Veniamo dunque alla criticità principale del titolo: la componente tecnica. Di certo la grafica nei GdR riveste un ruolo secondario e non sarebbe normalmente un problema avere qualche texture sottotono, un effetto poco convincente o qualche rallentamento di tanto in tanto. Il problema è, purtroppo, la frequenza e la presenza più o meno costante di questo genere di elementi. Ci si aspetterebbe da un titolo con una grafica non particolarmente dettagliata un’ottima stabilità nel framerate, cosa che viene invece smentita già dopo pochi minuti in-game. Azioni di combattimento, l’apertura dei menu, i salvataggi: tutto fa crollare gli FPS.

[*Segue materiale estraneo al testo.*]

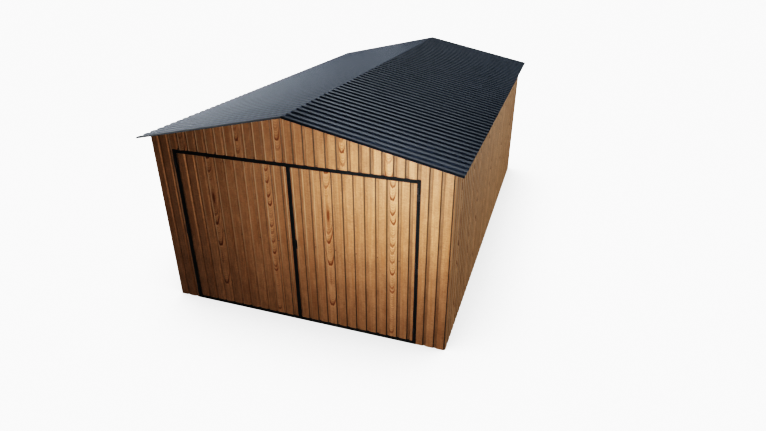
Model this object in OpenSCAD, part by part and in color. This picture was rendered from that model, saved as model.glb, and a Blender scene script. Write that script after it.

I caricamenti non fanno che peggiorare la situazione, rivelandosi piuttosto lunghi ed inserendosi spesso nella partita (se siete cresciuti, videoludicamente parlando, col motto “Salva spesso, salva adesso” saprete benissimo a cosa ci riferiamo). Perfino un salvataggio veloce richiede un caricamento, rivelandosi tutt’altro che veloce. La situazione non migliora se a questi poi aggiungiamo dei piccoli bug legati a diverse situazioni tra cui i combattimenti, con abilità che non si innescano quando dovrebbero, e salvataggi, con crash improvvisi che annullano l’operazione stessa di salvataggio facendo perdere parte dei progressi. Tecnicamente siamo sotto la media, ad un livello tale che influenza l’esperienza di gioco e perfino i ritmi della partita, arrivando a causare qualche frustrazione.